SUPPLIED RECORDS
########################################

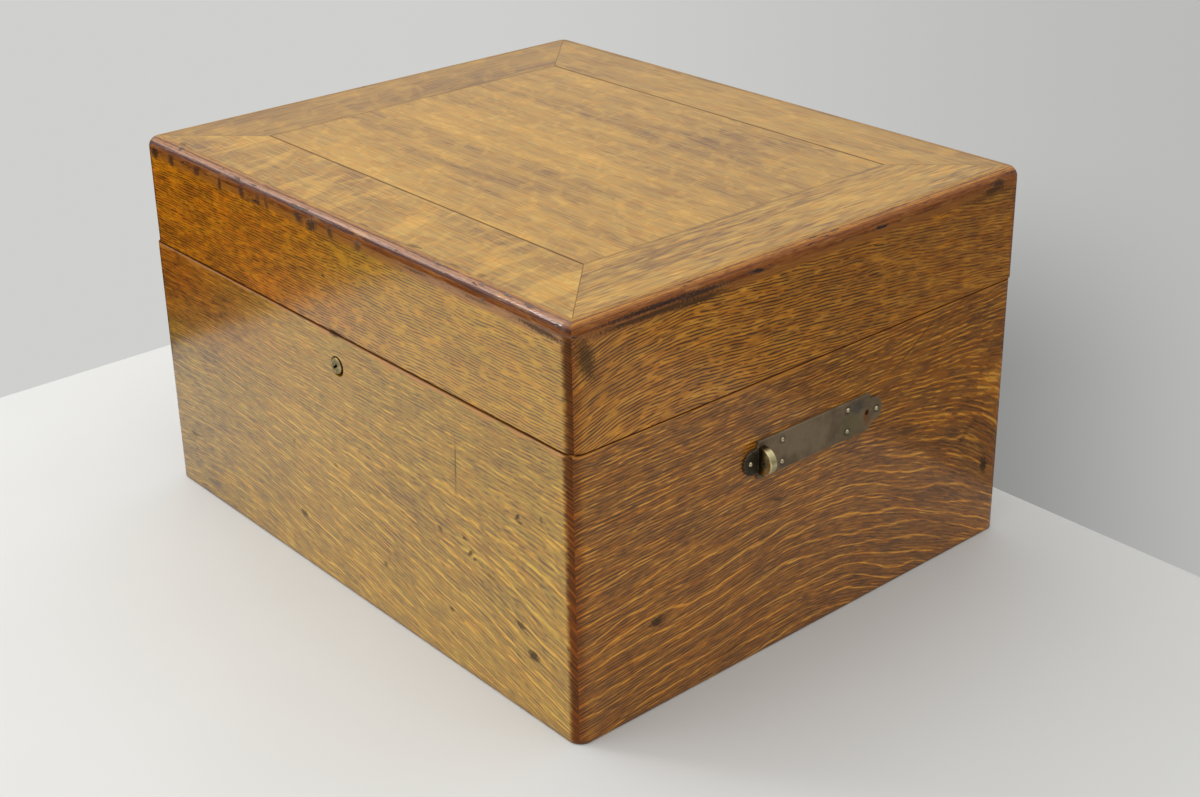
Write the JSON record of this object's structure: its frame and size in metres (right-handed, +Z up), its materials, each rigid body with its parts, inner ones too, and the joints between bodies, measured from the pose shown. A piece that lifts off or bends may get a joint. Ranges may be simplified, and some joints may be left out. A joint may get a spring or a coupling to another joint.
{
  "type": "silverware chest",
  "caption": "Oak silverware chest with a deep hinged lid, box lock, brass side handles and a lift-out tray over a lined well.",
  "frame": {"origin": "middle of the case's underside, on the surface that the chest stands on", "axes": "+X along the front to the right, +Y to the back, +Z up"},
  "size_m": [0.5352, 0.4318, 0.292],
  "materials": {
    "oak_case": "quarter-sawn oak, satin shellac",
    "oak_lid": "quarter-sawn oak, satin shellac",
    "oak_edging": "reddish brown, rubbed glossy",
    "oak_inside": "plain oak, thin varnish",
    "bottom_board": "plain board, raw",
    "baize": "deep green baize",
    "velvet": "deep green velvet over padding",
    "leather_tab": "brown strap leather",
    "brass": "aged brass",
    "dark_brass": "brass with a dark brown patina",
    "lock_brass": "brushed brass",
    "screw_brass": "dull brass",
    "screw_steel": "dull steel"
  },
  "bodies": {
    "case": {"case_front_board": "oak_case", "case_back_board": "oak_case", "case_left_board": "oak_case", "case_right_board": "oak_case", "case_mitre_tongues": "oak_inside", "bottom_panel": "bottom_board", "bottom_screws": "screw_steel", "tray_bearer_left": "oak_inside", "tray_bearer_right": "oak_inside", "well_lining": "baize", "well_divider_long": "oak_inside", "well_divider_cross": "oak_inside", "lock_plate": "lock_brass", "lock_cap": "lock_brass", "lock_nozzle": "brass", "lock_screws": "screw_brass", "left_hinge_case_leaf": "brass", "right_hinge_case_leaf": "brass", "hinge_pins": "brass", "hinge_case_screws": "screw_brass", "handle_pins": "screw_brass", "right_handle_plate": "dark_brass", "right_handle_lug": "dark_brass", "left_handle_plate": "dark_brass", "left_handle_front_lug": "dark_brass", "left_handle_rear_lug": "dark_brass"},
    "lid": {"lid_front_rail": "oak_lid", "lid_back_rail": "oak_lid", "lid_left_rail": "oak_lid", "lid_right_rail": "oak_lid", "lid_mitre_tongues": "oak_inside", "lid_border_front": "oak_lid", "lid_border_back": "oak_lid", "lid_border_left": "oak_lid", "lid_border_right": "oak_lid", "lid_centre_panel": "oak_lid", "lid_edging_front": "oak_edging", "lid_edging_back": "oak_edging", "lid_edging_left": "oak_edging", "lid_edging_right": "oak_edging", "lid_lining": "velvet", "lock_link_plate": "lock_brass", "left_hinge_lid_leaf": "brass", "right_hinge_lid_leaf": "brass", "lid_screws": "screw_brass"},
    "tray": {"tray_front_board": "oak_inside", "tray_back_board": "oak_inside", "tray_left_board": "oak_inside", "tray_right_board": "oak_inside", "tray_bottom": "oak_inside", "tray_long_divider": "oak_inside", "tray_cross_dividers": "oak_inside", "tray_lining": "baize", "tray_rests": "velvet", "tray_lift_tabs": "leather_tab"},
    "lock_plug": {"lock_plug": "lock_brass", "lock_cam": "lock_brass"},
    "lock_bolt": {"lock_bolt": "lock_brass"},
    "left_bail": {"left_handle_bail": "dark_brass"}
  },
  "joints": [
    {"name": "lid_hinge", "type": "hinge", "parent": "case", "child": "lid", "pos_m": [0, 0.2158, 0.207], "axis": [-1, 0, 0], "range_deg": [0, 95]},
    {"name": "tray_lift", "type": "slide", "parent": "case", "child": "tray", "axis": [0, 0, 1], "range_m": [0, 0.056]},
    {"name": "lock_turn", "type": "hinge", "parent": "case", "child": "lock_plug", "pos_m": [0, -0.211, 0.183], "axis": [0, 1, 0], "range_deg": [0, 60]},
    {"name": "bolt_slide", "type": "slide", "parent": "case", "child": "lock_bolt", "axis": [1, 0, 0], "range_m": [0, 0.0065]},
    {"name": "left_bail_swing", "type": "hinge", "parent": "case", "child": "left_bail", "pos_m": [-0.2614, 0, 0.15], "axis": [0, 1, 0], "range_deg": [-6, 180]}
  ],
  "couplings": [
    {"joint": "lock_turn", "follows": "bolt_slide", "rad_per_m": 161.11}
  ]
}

########################################

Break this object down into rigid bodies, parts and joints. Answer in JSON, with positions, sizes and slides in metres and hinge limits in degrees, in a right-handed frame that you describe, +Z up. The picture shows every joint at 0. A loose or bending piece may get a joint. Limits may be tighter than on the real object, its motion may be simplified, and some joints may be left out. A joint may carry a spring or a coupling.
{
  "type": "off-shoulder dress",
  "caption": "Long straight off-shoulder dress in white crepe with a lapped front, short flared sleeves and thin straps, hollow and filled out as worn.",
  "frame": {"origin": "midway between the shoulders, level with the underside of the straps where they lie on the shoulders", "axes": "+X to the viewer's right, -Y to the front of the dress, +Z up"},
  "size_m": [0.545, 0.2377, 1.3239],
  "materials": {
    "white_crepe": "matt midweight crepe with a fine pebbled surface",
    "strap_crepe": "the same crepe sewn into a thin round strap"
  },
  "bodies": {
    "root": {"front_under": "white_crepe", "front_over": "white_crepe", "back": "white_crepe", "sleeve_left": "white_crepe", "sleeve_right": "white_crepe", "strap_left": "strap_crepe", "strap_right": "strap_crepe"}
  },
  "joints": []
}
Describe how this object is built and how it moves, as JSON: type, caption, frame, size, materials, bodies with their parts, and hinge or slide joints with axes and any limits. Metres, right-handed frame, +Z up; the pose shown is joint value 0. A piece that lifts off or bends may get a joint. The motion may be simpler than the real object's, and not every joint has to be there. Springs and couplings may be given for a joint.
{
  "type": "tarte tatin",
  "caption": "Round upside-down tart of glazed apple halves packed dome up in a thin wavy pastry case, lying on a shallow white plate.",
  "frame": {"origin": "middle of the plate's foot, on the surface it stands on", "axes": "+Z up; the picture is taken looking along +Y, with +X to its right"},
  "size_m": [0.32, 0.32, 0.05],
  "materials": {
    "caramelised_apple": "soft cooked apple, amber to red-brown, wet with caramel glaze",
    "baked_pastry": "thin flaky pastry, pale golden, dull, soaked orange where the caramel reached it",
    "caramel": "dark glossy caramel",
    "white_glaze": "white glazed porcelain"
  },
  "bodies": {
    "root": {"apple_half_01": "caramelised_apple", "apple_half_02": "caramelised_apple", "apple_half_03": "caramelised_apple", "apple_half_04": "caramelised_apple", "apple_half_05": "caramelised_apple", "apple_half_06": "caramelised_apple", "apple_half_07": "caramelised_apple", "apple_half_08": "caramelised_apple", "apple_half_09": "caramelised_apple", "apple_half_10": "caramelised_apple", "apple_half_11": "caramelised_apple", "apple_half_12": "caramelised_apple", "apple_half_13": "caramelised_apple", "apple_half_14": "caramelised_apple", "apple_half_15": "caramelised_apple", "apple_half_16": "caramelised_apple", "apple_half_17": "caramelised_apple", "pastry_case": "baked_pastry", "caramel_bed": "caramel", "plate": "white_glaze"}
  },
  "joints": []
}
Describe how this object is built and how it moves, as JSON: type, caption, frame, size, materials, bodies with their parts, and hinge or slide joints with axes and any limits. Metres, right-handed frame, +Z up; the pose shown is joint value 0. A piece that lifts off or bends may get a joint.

########################################

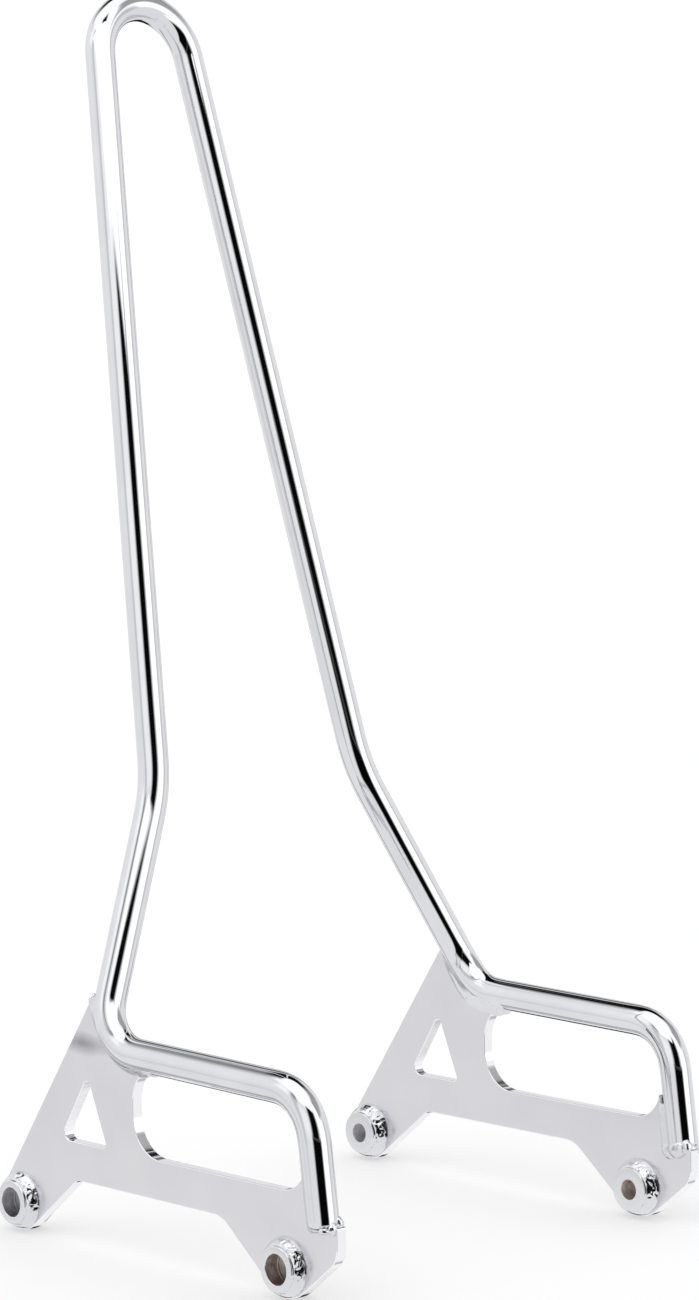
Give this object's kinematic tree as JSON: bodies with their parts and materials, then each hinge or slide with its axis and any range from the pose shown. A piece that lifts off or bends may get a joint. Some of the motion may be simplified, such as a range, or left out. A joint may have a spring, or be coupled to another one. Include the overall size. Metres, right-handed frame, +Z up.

########################################

Return each line among the entries that holds the word "into".

ANSWER TO THIS PROBLEM
Break this object down into rigid bodies, parts and joints. Answer in JSON, with positions, sizes and slides in metres and hinge limits in degrees, in a right-handed frame that you describe, +Z up. The picture shows every joint at 0. A loose or bending piece may get a joint. Limits may be tighter than on the real object, its motion may be simplified, and some joints may be left out. A joint may carry a spring or a coupling.
    "strap_crepe": "the same crepe sewn into a thin round strap"